Start by dividing through by a: x² + (b/a)x + c/a = 0. Move the constant over: x² + (b/a)x = −c/a. Half of b/a is b/(2a); its square is b²/(4a²). Add that to both sides. The left becomes a perfect square: (x + b/2a)² = b²/(4a²) − c/a. Put the right side over a common denominator of 4a²: it becomes (b² − 4ac)/(4a²). Take the square root of both sides, subtract b/(2a), and you land on x = (−b ± √(b² − 4ac)) / (2a) — the quadratic formula, digit for digit.
That b² − 4ac under the root is the discriminant, and it decides everything: positive gives two real roots, zero gives one repeated root, negative gives a complex conjugate pair. Our calculator surfaces the discriminant next to the roots so you can see which case you're in. For a deeper proof of the identity, the Wikipedia article on completing the square walks through the same derivation with full rigor.
Where Students Slip: Fractions and Signs
Completing the square by hand is reliable, but a few specific errors show up again and again. Each one produces a believable-looking answer, which is what makes them dangerous.
- Adding to only one side. When you're solving an equation, whatever you add to complete the square on the left must be added to the right too. Add (b/2a)² to one side alone and you've changed the equation.
- Forgetting to multiply the added constant by a. If you complete the square inside a(... ), the number you subtract gets multiplied by a when you distribute. That's the −4 becoming −8 in the 2x² + 8x + 5 example.

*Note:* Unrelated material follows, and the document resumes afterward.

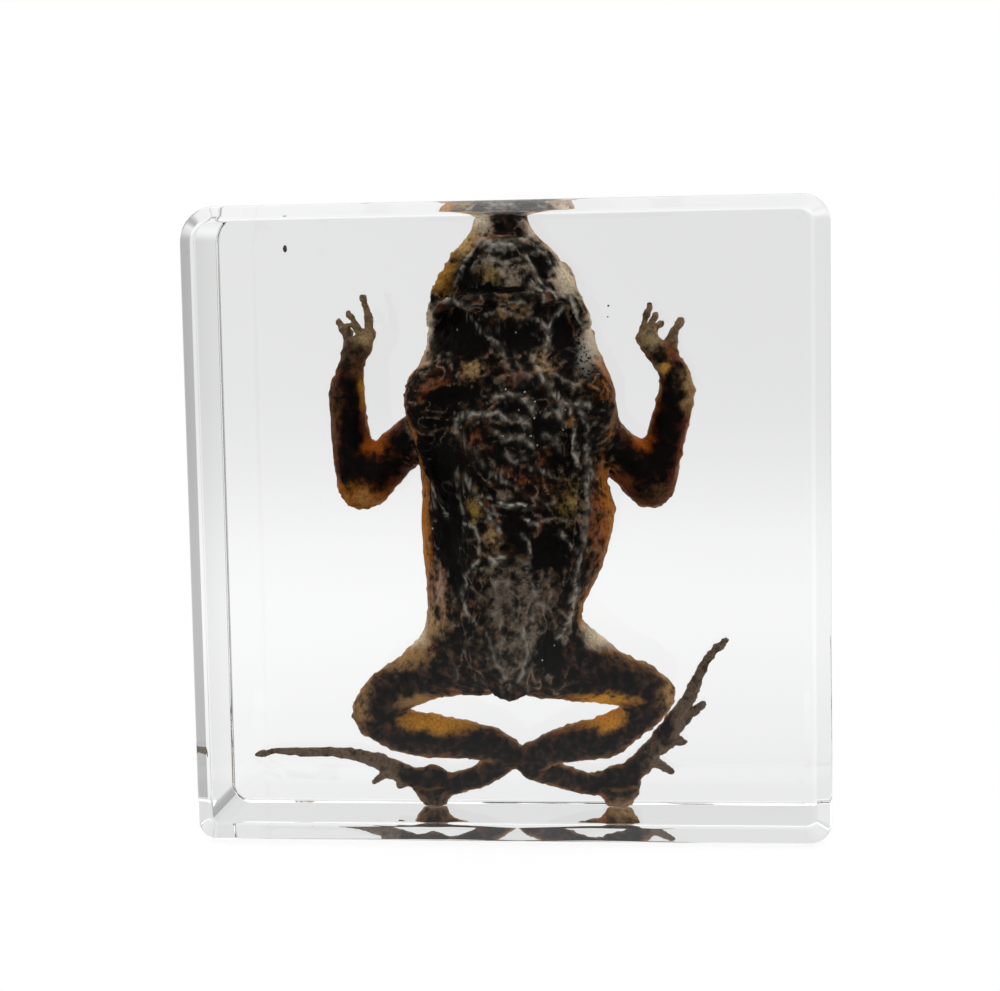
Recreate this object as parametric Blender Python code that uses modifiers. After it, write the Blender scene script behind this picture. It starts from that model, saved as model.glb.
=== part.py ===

- Sign slips on h. Vertex form uses (x − h). If the square is (x + 3)², then h = −3, not 3, so the vertex x-coordinate is negative. The parentheses hide a sign flip.
- Rounding fractions too early. b/(2a) is often a fraction like −5/2. Keep it exact until the final step; rounding to −2.5 partway through can snowball into a wrong vertex.
When a Completing the Square Calculator Beats Factoring
Factoring is faster when a quadratic has clean integer roots, but it stalls the instant the roots are irrational or complex — and most real quadratics are. Completing the square never stalls: it works on every quadratic, hands you the vertex as a bonus, and is the go-to move for converting to vertex form, integrating certain expressions in calculus, and deriving equations of circles from x² + y² + Dx + Ey + F = 0. When you only need roots from a messy trinomial, factoring tools like the factoring trinomials calculator or the broader quadratic equation calculator are quicker. But when you need the vertex, the range, or a proof that generalizes, completing the square is the method that keeps giving.